In the current environment, this is an achievable goal for GTCR – especially with broader adoption of alternative products like property data collection supported desktop appraisals. They can even leverage an internal staff appraiser for those assignments, thereby reducing the Registry related cost to zero. While the individual incremental cost does not sound like much, it adds up when aggregated on a national level.
(Aside: I hear a lot about AMC staff appraisers, and how they are “illegal.” They are not – Dodd-Frank specifically contemplated “Hybrid” firms that are both an AMC and an appraisal firm, and they are responsible for complying with the respective laws and regulations for each function. That says nothing, of course, about the pros and cons of such a model to the independent appraiser or appraiser independence.)
Consolidation plus panel headcount reduction – does not sound promising for independent appraisers, does it?
There is more when you consider the other recent trend of vertical integration. While the Rocket-Redfin deal is Exhibit A, I see nonbank lenders of all sizes trying to follow this approach, using the non-originating and non-servicing elements of an integrated model as loss leaders to facilitate capture and retention. When you can profit everywhere in the transaction, you are more willing to lose money in the smaller dollar aspects like appraisal or inspection.
Some AMCs are reliant on a small number of larger lenders for their order flows – if those same lenders consolidate everything in the funnel, those leads go away along with the need for that AMC’s panel of appraisers.
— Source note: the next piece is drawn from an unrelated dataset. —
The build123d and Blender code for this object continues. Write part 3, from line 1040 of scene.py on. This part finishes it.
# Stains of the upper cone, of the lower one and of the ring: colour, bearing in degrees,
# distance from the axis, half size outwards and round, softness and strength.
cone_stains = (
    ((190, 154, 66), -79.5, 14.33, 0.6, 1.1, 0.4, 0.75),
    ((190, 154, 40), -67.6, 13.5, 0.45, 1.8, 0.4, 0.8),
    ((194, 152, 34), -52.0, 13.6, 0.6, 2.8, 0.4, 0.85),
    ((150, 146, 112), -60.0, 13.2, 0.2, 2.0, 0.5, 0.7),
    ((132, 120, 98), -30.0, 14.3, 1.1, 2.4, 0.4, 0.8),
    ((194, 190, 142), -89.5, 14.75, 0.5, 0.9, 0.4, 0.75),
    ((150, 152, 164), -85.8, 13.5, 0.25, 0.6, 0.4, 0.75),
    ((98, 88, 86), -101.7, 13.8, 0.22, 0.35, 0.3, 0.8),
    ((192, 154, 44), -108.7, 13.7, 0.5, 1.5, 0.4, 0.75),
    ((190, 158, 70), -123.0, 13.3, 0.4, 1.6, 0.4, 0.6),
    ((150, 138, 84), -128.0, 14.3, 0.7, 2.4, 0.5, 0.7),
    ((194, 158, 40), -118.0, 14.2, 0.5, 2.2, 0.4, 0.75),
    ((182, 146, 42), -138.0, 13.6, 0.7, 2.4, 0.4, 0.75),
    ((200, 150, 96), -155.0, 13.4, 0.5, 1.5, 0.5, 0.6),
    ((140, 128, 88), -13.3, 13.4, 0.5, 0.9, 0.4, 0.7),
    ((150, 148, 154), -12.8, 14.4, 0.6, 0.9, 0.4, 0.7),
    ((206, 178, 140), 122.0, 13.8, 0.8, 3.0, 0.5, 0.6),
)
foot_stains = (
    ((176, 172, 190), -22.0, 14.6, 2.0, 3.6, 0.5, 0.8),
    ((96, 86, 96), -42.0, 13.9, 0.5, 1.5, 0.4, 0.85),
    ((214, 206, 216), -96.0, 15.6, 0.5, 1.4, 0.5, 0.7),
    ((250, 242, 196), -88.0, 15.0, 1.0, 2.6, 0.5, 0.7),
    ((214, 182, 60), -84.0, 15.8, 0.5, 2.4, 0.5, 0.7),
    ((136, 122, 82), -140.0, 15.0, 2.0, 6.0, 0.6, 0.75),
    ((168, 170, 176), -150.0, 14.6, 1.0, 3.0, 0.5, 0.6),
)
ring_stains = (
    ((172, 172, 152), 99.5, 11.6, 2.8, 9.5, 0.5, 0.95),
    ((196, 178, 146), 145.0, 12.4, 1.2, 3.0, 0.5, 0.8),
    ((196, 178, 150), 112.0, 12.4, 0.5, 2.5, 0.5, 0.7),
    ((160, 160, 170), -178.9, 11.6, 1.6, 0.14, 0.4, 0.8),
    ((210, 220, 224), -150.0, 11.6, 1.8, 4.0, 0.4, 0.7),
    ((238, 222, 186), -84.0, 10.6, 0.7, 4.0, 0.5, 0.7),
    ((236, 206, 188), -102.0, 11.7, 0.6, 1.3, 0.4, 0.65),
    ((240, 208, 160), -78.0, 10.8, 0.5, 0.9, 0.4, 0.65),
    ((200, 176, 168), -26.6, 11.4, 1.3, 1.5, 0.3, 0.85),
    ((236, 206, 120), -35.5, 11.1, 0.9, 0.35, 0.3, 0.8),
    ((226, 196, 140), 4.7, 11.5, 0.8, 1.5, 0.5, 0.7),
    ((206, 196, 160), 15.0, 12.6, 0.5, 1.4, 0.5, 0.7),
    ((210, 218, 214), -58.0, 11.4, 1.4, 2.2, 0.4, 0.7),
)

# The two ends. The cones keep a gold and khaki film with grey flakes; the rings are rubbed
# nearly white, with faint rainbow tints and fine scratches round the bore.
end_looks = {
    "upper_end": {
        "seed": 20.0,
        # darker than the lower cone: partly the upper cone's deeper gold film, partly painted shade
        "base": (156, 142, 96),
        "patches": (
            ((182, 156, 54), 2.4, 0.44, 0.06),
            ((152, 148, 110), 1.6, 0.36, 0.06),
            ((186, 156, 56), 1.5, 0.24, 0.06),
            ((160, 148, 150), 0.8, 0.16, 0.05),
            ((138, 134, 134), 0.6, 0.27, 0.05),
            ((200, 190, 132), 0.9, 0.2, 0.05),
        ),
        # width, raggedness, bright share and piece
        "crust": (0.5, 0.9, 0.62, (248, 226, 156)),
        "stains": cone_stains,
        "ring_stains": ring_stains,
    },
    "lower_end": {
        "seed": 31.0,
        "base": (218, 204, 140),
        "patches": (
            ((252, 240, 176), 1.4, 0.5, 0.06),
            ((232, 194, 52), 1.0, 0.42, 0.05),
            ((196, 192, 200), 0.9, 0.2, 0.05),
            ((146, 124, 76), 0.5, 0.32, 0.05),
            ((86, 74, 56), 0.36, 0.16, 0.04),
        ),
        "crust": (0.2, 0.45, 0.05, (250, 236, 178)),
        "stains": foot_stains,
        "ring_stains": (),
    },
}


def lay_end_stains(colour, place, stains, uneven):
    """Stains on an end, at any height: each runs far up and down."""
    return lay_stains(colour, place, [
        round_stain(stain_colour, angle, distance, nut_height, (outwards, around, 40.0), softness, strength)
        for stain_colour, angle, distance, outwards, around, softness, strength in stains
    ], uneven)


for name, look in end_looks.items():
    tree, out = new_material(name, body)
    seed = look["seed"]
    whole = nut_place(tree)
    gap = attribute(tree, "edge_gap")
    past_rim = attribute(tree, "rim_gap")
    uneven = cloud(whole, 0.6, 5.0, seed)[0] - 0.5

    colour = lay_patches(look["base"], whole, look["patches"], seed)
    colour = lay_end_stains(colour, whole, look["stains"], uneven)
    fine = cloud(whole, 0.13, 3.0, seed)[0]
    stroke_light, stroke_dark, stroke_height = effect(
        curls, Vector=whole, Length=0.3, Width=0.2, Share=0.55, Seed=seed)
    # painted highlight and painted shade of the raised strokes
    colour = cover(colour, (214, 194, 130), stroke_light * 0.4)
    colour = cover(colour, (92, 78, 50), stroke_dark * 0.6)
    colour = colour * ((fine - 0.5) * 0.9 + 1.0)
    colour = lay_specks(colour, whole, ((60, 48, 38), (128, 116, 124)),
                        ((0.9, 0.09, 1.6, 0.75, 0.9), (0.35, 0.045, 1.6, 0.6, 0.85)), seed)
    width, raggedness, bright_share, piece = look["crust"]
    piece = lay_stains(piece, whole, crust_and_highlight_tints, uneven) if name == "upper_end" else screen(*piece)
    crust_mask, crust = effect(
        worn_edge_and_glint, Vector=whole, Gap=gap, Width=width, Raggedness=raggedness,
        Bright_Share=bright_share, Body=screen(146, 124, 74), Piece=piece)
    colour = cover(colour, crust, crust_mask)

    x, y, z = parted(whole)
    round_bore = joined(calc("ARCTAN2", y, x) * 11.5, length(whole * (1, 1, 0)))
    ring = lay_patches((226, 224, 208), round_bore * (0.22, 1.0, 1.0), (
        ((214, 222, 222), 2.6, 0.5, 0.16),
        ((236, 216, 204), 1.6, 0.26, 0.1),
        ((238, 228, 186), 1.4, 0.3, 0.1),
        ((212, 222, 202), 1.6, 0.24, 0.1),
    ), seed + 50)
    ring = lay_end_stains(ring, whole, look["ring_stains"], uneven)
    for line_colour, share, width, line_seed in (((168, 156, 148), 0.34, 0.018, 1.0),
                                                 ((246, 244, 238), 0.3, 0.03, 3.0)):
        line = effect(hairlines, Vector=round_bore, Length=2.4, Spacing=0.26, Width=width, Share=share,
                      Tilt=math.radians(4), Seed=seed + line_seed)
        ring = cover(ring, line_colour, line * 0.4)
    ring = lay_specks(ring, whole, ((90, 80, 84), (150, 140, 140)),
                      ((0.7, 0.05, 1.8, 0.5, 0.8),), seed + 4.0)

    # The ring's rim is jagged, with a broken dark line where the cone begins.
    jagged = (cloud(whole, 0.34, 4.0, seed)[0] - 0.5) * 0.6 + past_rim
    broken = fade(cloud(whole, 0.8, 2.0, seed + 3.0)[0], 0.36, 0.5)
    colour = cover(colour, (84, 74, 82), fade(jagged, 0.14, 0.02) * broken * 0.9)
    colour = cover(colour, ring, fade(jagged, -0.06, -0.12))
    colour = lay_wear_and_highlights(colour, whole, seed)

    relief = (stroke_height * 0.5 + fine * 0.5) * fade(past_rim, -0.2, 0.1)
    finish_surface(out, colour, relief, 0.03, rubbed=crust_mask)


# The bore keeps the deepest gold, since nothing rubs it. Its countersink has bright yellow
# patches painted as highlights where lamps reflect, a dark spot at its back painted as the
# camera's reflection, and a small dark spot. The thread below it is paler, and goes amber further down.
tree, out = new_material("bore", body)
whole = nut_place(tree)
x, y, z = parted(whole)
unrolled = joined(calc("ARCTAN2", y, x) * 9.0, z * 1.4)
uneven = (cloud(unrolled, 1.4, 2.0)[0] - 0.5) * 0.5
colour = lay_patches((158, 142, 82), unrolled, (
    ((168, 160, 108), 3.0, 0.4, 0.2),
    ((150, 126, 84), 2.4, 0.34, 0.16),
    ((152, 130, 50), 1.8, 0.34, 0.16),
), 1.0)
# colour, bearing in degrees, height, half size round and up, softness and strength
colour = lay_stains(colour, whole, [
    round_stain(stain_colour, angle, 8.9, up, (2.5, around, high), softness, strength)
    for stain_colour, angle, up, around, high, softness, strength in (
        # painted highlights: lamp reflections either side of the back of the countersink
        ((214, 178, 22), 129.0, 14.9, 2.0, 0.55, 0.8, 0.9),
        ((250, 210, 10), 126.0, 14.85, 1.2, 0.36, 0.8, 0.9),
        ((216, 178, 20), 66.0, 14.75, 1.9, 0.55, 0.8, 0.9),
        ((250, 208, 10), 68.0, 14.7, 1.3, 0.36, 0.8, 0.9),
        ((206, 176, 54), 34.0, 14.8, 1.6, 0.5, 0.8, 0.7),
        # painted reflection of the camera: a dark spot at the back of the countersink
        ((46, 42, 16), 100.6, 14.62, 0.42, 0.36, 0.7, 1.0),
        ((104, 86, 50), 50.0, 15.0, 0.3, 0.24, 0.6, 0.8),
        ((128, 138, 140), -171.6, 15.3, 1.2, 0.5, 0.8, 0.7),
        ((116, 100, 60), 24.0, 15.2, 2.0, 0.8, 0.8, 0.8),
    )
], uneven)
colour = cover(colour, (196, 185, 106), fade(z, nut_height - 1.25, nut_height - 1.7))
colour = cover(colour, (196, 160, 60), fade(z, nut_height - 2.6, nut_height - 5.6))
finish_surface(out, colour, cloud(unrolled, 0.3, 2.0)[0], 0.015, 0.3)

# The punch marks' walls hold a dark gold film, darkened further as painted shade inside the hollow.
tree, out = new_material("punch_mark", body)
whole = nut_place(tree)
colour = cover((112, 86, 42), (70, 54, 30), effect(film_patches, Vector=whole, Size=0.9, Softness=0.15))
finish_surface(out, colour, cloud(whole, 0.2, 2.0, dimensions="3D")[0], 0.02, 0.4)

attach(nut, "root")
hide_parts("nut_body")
Fewer leads, less volume – and primed to be acquired by a private-equity backed AMC.
The net effect of both approaches is a reduction in the total number of appraisers required to facilitate the volume of lending happening today, and the likelihood that lenders and GSEs will chance lower total numbers in busier times since (in theory) desktop-level products mean more throughput per appraiser.
As much as we have not seen performance of alternatives to traditional appraisals in downturns like 2008, the GSEs would tell you that the number of nonperforming loans or repurchase requests using these alternatives do not outstrip those loans backed by traditional appraisals.
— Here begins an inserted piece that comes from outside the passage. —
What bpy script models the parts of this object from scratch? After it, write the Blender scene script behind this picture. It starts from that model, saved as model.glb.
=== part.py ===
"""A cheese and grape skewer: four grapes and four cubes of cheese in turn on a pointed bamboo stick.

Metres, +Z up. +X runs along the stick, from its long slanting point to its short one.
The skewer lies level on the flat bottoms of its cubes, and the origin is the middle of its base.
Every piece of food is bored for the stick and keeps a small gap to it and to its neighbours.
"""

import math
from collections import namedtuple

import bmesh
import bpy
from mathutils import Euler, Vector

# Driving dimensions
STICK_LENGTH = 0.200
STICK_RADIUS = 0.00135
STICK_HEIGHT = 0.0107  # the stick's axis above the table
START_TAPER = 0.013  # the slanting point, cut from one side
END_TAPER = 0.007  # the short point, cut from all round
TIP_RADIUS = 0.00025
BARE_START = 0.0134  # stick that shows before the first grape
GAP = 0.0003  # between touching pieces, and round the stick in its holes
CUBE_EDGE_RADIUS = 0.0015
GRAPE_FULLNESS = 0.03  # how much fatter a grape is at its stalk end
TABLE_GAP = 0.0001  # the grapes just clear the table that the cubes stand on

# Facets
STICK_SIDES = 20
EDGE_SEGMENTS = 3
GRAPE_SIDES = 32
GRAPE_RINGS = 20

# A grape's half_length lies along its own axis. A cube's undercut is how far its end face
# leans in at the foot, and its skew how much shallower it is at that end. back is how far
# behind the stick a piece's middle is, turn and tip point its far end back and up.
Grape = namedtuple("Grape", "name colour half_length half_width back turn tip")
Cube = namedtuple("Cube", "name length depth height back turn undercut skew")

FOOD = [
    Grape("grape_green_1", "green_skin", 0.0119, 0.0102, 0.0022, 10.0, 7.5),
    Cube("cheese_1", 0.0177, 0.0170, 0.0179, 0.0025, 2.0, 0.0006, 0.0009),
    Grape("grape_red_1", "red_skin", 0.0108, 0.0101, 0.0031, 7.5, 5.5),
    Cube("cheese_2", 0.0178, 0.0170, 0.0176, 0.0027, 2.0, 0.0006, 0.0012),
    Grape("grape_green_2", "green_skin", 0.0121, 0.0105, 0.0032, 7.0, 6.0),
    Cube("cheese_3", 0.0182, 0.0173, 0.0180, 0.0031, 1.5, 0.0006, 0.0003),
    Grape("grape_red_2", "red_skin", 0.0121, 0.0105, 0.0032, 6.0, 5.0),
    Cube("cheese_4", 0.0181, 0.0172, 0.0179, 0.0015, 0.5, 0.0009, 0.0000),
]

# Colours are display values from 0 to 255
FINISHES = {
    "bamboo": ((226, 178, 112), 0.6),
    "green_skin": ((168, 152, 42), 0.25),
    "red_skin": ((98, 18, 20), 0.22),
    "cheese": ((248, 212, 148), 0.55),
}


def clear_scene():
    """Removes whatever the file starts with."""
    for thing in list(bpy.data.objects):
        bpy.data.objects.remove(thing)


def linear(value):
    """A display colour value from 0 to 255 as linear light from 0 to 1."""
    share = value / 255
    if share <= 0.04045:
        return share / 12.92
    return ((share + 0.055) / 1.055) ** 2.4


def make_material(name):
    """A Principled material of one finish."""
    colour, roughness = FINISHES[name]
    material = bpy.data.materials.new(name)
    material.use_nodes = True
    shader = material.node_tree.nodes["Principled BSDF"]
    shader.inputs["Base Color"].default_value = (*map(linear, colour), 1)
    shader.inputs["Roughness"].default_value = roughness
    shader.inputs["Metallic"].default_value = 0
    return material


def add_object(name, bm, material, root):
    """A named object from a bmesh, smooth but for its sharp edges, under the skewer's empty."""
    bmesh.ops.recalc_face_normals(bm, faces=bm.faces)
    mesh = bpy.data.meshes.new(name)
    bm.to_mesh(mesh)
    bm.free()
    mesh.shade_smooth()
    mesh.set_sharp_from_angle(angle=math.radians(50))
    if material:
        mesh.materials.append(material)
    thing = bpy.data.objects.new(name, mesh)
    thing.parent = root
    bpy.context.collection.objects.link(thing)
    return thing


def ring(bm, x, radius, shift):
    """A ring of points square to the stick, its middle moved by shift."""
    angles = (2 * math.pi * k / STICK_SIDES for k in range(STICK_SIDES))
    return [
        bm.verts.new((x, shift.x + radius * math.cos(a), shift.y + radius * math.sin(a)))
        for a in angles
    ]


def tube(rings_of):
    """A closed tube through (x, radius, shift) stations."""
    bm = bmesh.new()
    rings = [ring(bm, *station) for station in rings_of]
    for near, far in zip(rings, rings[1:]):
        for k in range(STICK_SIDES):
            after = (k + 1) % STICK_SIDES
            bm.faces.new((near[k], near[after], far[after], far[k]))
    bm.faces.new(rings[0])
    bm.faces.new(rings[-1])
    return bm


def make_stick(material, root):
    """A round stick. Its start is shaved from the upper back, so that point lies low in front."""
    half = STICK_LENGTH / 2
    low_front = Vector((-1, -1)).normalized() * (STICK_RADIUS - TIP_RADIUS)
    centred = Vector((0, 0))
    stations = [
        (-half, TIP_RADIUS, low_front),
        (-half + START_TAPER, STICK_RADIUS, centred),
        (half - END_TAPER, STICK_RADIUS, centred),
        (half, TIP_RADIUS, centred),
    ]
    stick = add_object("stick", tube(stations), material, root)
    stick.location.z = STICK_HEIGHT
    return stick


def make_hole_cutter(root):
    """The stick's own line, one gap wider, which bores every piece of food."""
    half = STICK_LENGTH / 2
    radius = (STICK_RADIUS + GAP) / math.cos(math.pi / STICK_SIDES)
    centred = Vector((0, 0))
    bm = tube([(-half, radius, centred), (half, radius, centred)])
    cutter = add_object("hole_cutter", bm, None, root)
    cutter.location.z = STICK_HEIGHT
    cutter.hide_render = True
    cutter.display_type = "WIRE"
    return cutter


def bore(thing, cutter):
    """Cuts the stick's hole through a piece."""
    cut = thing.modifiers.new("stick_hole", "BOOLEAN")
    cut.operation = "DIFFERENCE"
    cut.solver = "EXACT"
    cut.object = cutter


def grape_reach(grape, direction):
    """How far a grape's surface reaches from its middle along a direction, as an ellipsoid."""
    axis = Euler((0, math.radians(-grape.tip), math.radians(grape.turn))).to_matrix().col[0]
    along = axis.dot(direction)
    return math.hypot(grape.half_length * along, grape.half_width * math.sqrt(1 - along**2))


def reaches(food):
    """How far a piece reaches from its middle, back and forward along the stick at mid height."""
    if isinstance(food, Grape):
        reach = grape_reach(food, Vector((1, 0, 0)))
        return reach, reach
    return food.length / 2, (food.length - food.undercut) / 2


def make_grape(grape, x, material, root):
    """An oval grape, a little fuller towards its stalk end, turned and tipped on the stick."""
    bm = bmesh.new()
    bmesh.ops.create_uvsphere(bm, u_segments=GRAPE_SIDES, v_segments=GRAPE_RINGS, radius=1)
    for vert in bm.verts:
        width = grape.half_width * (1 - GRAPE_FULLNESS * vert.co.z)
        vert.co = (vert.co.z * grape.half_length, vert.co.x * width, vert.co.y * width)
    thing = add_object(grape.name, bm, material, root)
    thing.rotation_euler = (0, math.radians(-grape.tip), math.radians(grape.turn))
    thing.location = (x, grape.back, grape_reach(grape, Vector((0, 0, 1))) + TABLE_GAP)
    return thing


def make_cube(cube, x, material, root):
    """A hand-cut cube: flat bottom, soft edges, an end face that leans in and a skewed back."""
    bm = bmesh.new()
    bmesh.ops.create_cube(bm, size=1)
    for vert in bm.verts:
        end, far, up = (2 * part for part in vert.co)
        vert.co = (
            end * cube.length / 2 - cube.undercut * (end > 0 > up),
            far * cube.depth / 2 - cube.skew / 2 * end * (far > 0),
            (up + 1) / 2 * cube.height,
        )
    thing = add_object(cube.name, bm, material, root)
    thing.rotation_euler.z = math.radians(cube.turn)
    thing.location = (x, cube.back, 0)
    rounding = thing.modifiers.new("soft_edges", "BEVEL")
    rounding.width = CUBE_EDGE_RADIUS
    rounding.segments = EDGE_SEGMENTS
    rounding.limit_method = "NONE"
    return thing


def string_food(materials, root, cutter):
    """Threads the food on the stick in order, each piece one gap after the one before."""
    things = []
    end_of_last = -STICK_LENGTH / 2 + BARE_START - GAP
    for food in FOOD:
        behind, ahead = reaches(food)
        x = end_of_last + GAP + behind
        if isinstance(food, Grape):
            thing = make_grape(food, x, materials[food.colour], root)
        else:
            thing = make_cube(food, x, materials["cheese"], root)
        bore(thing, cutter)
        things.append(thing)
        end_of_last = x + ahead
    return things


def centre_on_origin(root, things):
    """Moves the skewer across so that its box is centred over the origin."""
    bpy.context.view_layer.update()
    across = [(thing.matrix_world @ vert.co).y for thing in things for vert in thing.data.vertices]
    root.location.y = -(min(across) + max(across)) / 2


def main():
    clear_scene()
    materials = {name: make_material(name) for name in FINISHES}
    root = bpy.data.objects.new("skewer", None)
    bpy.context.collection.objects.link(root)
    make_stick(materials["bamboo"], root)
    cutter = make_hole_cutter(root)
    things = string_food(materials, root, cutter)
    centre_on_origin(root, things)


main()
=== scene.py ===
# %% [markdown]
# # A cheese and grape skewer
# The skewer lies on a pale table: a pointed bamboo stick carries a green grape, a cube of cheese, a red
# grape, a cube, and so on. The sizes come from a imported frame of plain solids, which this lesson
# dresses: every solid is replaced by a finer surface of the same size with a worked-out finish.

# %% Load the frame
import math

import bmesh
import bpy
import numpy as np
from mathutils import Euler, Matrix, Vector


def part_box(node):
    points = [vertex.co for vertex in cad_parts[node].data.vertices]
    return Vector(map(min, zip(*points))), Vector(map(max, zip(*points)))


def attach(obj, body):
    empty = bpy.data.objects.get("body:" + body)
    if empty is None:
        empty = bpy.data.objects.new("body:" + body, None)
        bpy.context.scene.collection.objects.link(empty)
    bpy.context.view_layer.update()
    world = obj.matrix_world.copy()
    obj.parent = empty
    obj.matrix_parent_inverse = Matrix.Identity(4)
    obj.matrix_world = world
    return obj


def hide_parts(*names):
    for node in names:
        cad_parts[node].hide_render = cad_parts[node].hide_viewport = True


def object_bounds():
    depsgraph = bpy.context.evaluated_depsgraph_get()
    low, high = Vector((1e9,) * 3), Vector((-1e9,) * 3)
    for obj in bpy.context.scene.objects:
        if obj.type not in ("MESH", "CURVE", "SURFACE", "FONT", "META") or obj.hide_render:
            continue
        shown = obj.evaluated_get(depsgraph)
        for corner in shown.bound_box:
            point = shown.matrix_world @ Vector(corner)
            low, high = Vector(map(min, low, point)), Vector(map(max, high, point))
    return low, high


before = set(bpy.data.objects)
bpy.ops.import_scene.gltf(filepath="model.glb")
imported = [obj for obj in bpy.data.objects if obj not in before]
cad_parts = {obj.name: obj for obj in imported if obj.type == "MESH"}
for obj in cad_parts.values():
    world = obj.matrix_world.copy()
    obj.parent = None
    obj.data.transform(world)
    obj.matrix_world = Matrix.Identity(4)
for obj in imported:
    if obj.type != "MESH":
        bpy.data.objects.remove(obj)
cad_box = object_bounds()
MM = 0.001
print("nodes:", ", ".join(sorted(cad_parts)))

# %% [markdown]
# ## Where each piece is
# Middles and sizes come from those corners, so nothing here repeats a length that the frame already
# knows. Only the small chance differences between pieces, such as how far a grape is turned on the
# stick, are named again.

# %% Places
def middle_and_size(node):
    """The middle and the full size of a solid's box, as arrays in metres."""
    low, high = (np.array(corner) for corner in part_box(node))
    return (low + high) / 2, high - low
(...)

Bottom line, if you are only doing residential mortgage lending work, this is the time to consider a few things:
Do I have enough sources of orders to survive consolidation and vertical integration?
Does my business flow make me time and cost competitive with larger competitors?
Do I have enough niches or specializations to be a distinct “expert” for certain assignments?
Am I willing to accept a range of appraisal types, or am I wedded to traditional appraisals?
I have come this far without addressing the big question: What does this all mean for safety and soundness of lending? With fewer players in the game, the motivation to be easy to work with (read: more agreeable on finding values that support contract price) and therefore preferred by clients is strong. In vertical integration, it is to reduce overall friction (read: sales price variance in appraisals) in the pipeline.
The major reason appraisals needed to be isolated from other lending functions is because the incentives to create objective, unbiased opinions of value are lower than the profit motive driving each loan, especially where the loan is headed for secondary market. It is a volume game at a time of low volume, so those pressures to keep what is moving afloat can be dramatic for everyone, especially with fewer competitors and more internalization. If the safeguards fail to protect the independence of an appraiser’s opinions, it sets up for something that could rhyme with 2008.
Less demand, fewer appraisers, and more consolidation and vertical integration: This is the world of residential mortgage appraisal in 2025. I know many (myself included) with strong reservations about where things are headed, but until regulators or Congress decide to intervene, there is little to ward off this change – for better or worse.